Emanuele Calò – Quell’eccesso di universalismo – Pagine Ebraiche
Nell’aprile di quest’anno, un appello (qui) di numerosi ebrei italiani, seguito da una grande quantità di firme di ebrei e non ebrei, asseriva di non essere d’accordo con un comunicato che l’Unione delle Comunità Ebraiche Italiane aveva diffuso per la giornata del 27 gennaio «in cui viene sottolineato come ogni critica alle politiche di Israele ricada sotto la definizione di antisemitismo. Sappiamo bene che cosa sia l’antisemitismo e non ne tolleriamo l’uso strumentale. Vogliamo preservare il nostro essere umani e l’universalismo che convive con il nostro essere ebree ed ebrei». Ne consegue che non essendo il sottoscritto d’accordo con (alcune) «politiche di Israele», sarei antisemita a mia insaputa. Naturalmente, mi infilo quasi per celia nell’argomento apagogico, tanto caro al compianto Giovanni Tarello.
Sennonché, nel comunicato dell’UCEI (ma questa è solo una parte) si asseriva che «La condanna generica, appelli al boicottaggio, di isolamento e la demonizzazione di Israele e di tutte le sue istituzioni è parte delle espressioni di antisemitismo, così come il ribaltamento e l’attribuzione a Israele di appellativi connessi alla Shoah: sterminio/nazisti/genocidio/occupazione/lager etc. Così anche l’uso-abuso di simboli in contesti totalmente diversi per esprimere forme di contestazioni politiche, sportive, condanne sociali e pretese che nulla hanno a che vedere con la Shoah (stella gialla, Anna Frank etc.). Sono tutte forme di offesa alla memoria della Shoah».
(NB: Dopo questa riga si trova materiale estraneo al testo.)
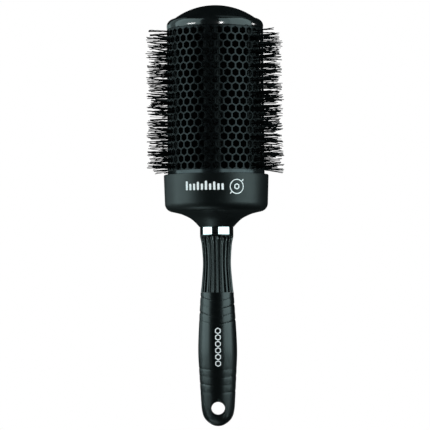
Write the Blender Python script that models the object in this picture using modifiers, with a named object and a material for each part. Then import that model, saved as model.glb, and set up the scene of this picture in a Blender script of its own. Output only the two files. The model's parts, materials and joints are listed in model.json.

Non si diceva da nessuna parte che non si potessero criticare «le politiche di Israele» o che farlo fosse un atto di antisemitismo, ma al contempo è altrettanto vero che i firmatari non potevano che essere in buona fede.
Poiché i firmatari rivendicano il loro universalismo, nel farlo implicano che gli ebrei siano ontologicamente diversi da tutti gli altri popoli, perché non mi risulta, per dire, che gli eschimesi, gli uruguagi, i senegalesi o i russi rivendichino il loro universalismo. Perché lo si fa? Vi è troppa letteratura al riguardo, e quindi a essa rinvio. Vi è un inconscio desiderio di accettazione? Per un popolo che nella Diaspora non ha una sua terra, potrebbe essere una risposta, e così facendo non sarebbe giudicabile, e giammai in modo malevolo, perché non siamo passibili di lode o di rimbrotto per il nostro inconscio. Tuttavia, nell’appello si leggeva: «Riconoscendo l’unicità della Shoah», forse senza la consapevolezza che questo era un gesto anti universalista, incompatibile con le loro premesse.
Se l’UCEI desse dell’antisemita a chi critica le politiche di Israele, saremmo a dir poco perplessi ma, per chi scrive, il bellissimo comunicato dell’UCEI mette in guardia dalla demonizzazione dello Stato ebraico, dato che a nessuno può passare per la mente di stigmatizzare le critiche.
Qui arriviamo al cuore del problema, che riguarda l’antichissimo concetto di incomunicabilità, che nel nostro caso riguarda non i rapporti fra ebrei, ma il rapporto fra gli ebrei e l’altro. L’ebraismo italiano queste vicende le ha vissute nel ventesimo secolo, come si può evincere anche da un sommario sguardo alla letteratura esistente; lo scrivo perché non vi è ragione di pensare che le reciproche reazioni debbano essere per forza diverse. Direi agli intellettuali, ammesso che ne siano rimasti e che io ne faccia parte magari per via di robuste raccomandazioni: se vogliamo leggere bene i fenomeni, accantoniamo le emozioni e privilegiamo la terzietà. Certo, è una conclusione molto più sociologica che psicologica ma, in questo caso aiuterebbe a capire chi ha preso un abbaglio, se chi scrive o chi firma. Mi auguro di essere io l’abbagliato. In ogni caso, poiché questo è “il” problema, se volessimo evitare digressioni, ripetizioni o, più banalmente, perdite di tempo, a questo problema, e non ad altri, dovremmo dedicare i frequentissimi convegni, se non altro per privilegiare la conoscenza a danno dell’autoreferenzialità.